Picture yourself, your children, your parents, your friends, everyone, as Kong. Imagine the lines at the grocery store or the scene on Middle Path. In class, we find that, given a larger door, Kong could just barely fit into Higley Auditorium. Picture him, reclining uncomfortably across the chairs. Imagine the smell, the sound of his slow exhalations. That is you. That is each and every one of us.
Interestingly, reproductive rates in the developed world, where population growth has slowed or stopped, are almost exactly what you would predict for such sizable simians—perhaps due to the energetic costs involved in rearing offspring who do not really wean until they graduate from college! On the other hand, our average population densities are enormously higher than you would expect for such a gigantic gorilla.
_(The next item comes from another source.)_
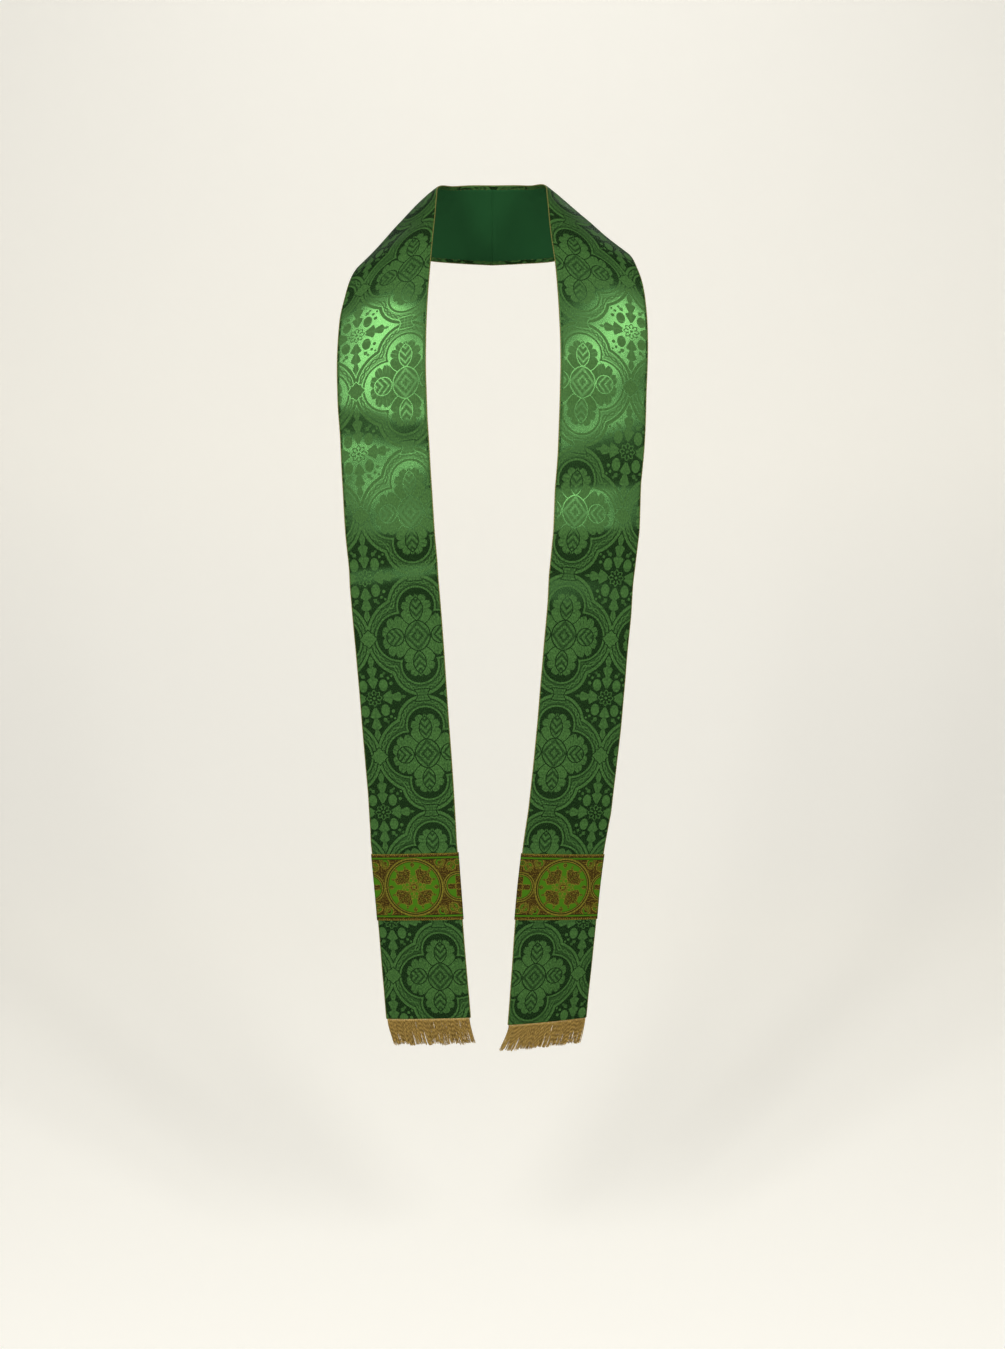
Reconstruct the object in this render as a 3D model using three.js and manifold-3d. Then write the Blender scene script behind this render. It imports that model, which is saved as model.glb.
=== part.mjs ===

In fact, the entire land area of the U.S., including Alaska, would only support around 9,000 Kongs at their "natural" population density, rather than the 309 million inhabitants estimated by the 2010 census.
And our "technological metabolism," the slow exhalations of 309 million Kongs, and about 6.5 billion slightly smaller but still gigantic apes elsewhere on Earth, has resulted in a massive release of carbon dioxide to the atmosphere, enough to alter our planet's climate. Our impact on the environment, like that of any other species, compounds our energy use and our population density, both of which appear to be growing unsustainably.
At the conclusion of the film, Kong, riddled with bullets, plunges tragically from the Empire State Building. Understanding our own "Kongness" highlights the energetic precariousness of the current human predicament. And hopefully, to paraphrase the ecologist H.T. Odum, we'll be able to find a more prosperous way down.